• [WHAT YOU NEED TO DO]
Give all of the lines again exactly as they read.

• [RECORD SET]
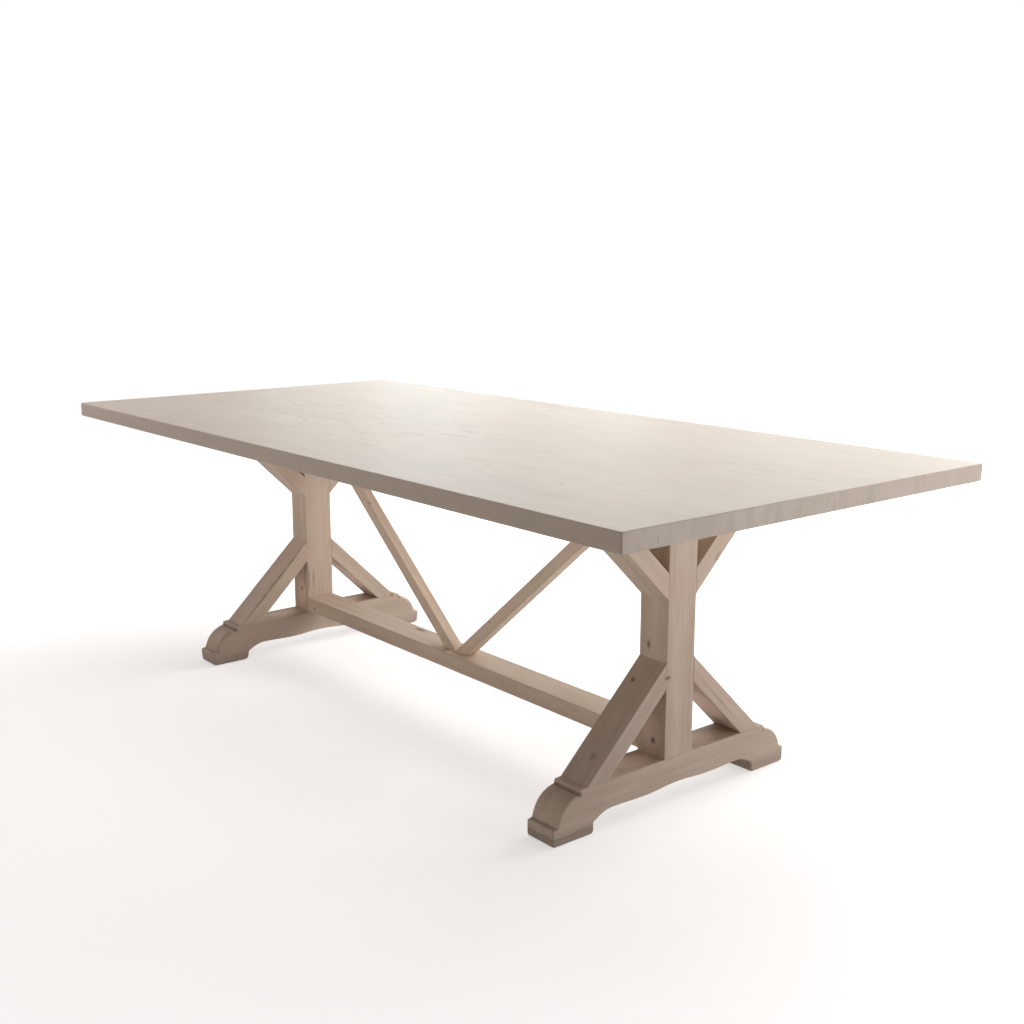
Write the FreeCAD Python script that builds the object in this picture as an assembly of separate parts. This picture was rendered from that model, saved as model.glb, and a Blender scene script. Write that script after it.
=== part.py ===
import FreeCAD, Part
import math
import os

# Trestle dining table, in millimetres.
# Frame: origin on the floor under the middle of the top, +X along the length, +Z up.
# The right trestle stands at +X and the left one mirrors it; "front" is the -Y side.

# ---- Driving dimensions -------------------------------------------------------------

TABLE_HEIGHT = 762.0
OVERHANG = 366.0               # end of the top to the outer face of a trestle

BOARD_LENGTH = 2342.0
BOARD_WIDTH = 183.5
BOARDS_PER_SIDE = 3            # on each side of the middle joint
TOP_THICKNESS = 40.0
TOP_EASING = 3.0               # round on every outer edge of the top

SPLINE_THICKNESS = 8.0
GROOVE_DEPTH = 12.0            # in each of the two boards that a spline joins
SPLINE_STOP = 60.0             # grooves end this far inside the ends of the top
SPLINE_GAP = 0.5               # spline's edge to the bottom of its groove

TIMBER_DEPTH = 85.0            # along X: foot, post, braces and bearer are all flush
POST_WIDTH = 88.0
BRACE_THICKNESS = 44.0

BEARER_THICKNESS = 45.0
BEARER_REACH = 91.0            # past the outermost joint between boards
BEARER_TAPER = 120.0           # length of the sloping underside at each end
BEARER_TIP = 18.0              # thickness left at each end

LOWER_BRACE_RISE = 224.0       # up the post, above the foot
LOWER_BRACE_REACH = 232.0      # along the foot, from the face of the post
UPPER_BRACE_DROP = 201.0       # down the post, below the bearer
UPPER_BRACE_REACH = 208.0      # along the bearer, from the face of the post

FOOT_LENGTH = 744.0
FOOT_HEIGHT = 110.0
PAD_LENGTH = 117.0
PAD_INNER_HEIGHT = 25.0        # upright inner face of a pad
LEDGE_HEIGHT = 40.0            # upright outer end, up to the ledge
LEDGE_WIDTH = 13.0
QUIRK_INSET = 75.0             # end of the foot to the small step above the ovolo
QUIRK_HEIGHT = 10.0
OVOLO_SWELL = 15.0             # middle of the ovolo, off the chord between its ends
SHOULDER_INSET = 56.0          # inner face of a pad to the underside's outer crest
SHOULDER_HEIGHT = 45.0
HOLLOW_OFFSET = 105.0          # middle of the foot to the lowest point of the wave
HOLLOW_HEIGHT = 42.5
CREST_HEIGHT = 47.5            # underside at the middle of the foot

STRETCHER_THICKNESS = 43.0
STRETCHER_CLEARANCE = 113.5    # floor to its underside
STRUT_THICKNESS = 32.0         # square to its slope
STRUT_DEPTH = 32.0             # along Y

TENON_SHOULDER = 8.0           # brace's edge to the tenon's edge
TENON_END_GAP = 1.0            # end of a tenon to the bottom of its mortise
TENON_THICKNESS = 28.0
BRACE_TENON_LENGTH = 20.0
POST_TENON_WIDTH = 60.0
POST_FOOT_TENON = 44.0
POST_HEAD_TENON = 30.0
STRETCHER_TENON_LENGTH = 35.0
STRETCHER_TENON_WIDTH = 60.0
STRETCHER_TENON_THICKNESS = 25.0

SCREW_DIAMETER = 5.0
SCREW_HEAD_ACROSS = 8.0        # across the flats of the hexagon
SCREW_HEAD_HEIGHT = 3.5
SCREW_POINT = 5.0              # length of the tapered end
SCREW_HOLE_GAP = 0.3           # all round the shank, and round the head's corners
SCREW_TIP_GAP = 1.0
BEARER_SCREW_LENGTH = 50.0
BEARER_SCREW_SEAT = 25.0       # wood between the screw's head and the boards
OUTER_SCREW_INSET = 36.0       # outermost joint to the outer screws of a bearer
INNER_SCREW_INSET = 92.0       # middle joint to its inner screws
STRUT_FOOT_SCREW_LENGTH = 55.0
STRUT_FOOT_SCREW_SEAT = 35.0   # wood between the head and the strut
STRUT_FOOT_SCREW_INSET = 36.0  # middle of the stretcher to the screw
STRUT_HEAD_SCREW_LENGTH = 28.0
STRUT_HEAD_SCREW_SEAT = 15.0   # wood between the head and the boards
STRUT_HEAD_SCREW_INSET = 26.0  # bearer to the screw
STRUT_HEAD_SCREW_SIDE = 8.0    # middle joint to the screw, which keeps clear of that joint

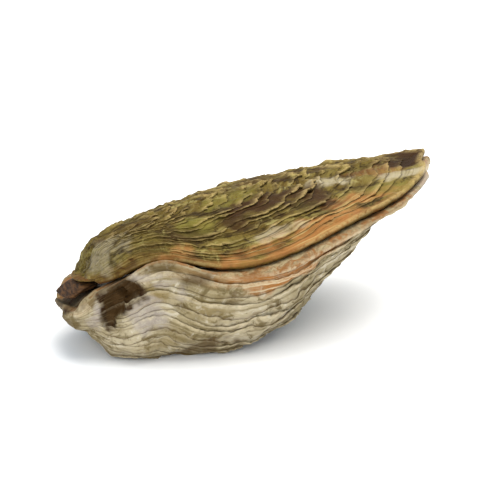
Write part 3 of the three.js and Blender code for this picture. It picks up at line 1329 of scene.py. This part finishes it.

• [SOLUTION FOR THIS EXERCISE]
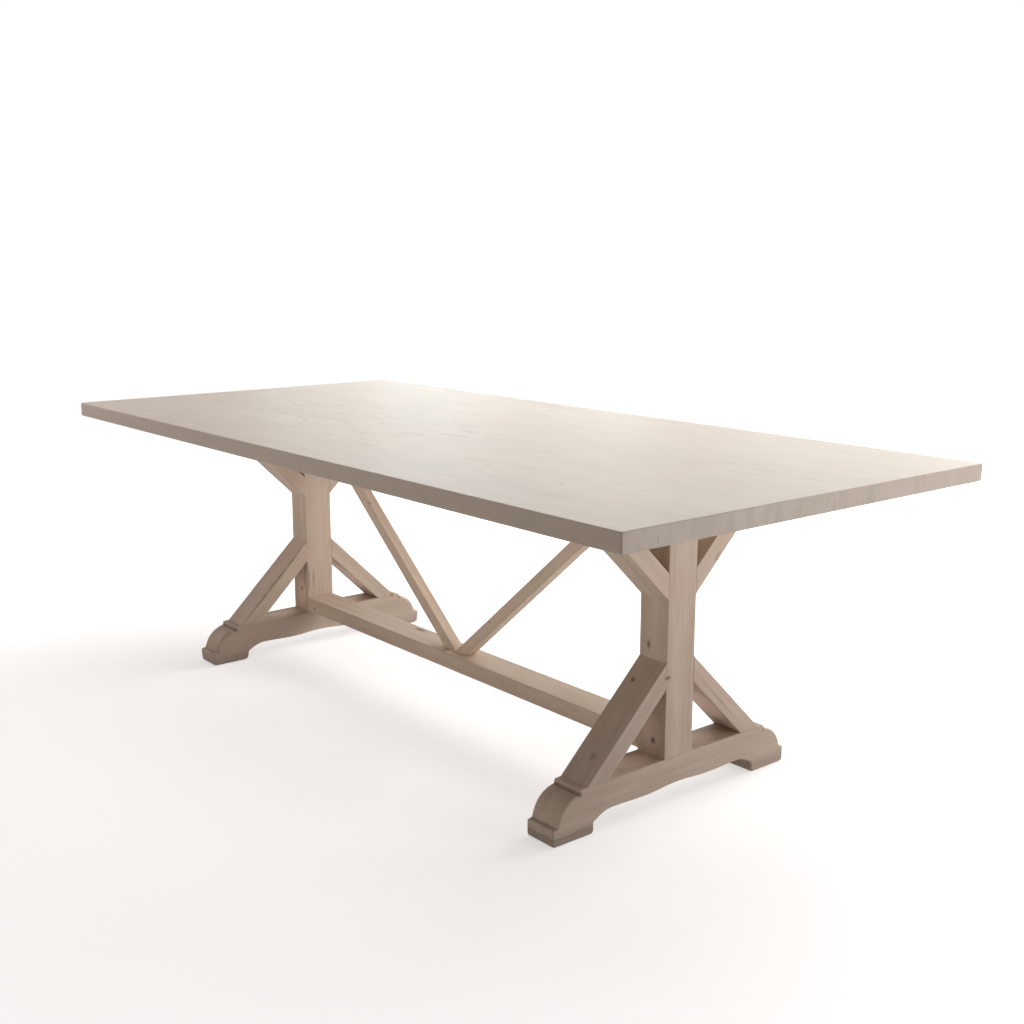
Write the FreeCAD Python script that builds the object in this picture as an assembly of separate parts. This picture was rendered from that model, saved as model.glb, and a Blender scene script. Write that script after it.
=== part.py ===
import FreeCAD, Part
import math
import os

# Trestle dining table, in millimetres.
# Frame: origin on the floor under the middle of the top, +X along the length, +Z up.
# The right trestle stands at +X and the left one mirrors it; "front" is the -Y side.

# ---- Driving dimensions -------------------------------------------------------------

TABLE_HEIGHT = 762.0
OVERHANG = 366.0               # end of the top to the outer face of a trestle

BOARD_LENGTH = 2342.0
BOARD_WIDTH = 183.5
BOARDS_PER_SIDE = 3            # on each side of the middle joint
TOP_THICKNESS = 40.0
TOP_EASING = 3.0               # round on every outer edge of the top

SPLINE_THICKNESS = 8.0
GROOVE_DEPTH = 12.0            # in each of the two boards that a spline joins
SPLINE_STOP = 60.0             # grooves end this far inside the ends of the top
SPLINE_GAP = 0.5               # spline's edge to the bottom of its groove

TIMBER_DEPTH = 85.0            # along X: foot, post, braces and bearer are all flush
POST_WIDTH = 88.0
BRACE_THICKNESS = 44.0

BEARER_THICKNESS = 45.0
BEARER_REACH = 91.0            # past the outermost joint between boards
BEARER_TAPER = 120.0           # length of the sloping underside at each end
BEARER_TIP = 18.0              # thickness left at each end

LOWER_BRACE_RISE = 224.0       # up the post, above the foot
LOWER_BRACE_REACH = 232.0      # along the foot, from the face of the post
UPPER_BRACE_DROP = 201.0       # down the post, below the bearer
UPPER_BRACE_REACH = 208.0      # along the bearer, from the face of the post

FOOT_LENGTH = 744.0
FOOT_HEIGHT = 110.0
PAD_LENGTH = 117.0
PAD_INNER_HEIGHT = 25.0        # upright inner face of a pad
LEDGE_HEIGHT = 40.0            # upright outer end, up to the ledge
LEDGE_WIDTH = 13.0
QUIRK_INSET = 75.0             # end of the foot to the small step above the ovolo
QUIRK_HEIGHT = 10.0
OVOLO_SWELL = 15.0             # middle of the ovolo, off the chord between its ends
SHOULDER_INSET = 56.0          # inner face of a pad to the underside's outer crest
SHOULDER_HEIGHT = 45.0
HOLLOW_OFFSET = 105.0          # middle of the foot to the lowest point of the wave
HOLLOW_HEIGHT = 42.5
CREST_HEIGHT = 47.5            # underside at the middle of the foot

STRETCHER_THICKNESS = 43.0
STRETCHER_CLEARANCE = 113.5    # floor to its underside
STRUT_THICKNESS = 32.0         # square to its slope
STRUT_DEPTH = 32.0             # along Y

TENON_SHOULDER = 8.0           # brace's edge to the tenon's edge
TENON_END_GAP = 1.0            # end of a tenon to the bottom of its mortise
TENON_THICKNESS = 28.0
BRACE_TENON_LENGTH = 20.0
POST_TENON_WIDTH = 60.0
POST_FOOT_TENON = 44.0
POST_HEAD_TENON = 30.0
STRETCHER_TENON_LENGTH = 35.0
STRETCHER_TENON_WIDTH = 60.0
STRETCHER_TENON_THICKNESS = 25.0

SCREW_DIAMETER = 5.0
SCREW_HEAD_ACROSS = 8.0        # across the flats of the hexagon
SCREW_HEAD_HEIGHT = 3.5
SCREW_POINT = 5.0              # length of the tapered end
SCREW_HOLE_GAP = 0.3           # all round the shank, and round the head's corners
SCREW_TIP_GAP = 1.0
BEARER_SCREW_LENGTH = 50.0
BEARER_SCREW_SEAT = 25.0       # wood between the screw's head and the boards
OUTER_SCREW_INSET = 36.0       # outermost joint to the outer screws of a bearer
INNER_SCREW_INSET = 92.0       # middle joint to its inner screws
STRUT_FOOT_SCREW_LENGTH = 55.0
STRUT_FOOT_SCREW_SEAT = 35.0   # wood between the head and the strut
STRUT_FOOT_SCREW_INSET = 36.0  # middle of the stretcher to the screw
STRUT_HEAD_SCREW_LENGTH = 28.0
STRUT_HEAD_SCREW_SEAT = 15.0   # wood between the head and the boards
STRUT_HEAD_SCREW_INSET = 26.0  # bearer to the screw
STRUT_HEAD_SCREW_SIDE = 8.0    # middle joint to the screw, which keeps clear of that joint

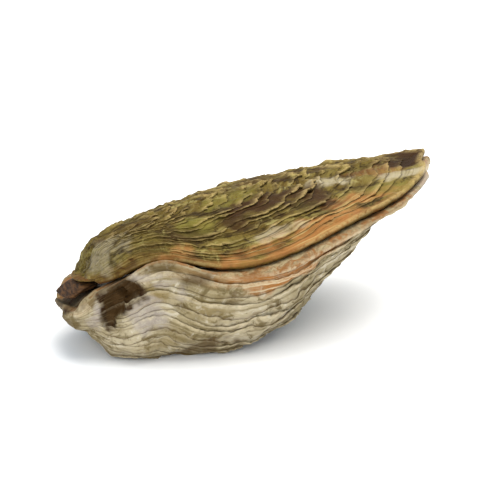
Write part 3 of the three.js and Blender code for this picture. It picks up at line 1329 of scene.py. This part finishes it.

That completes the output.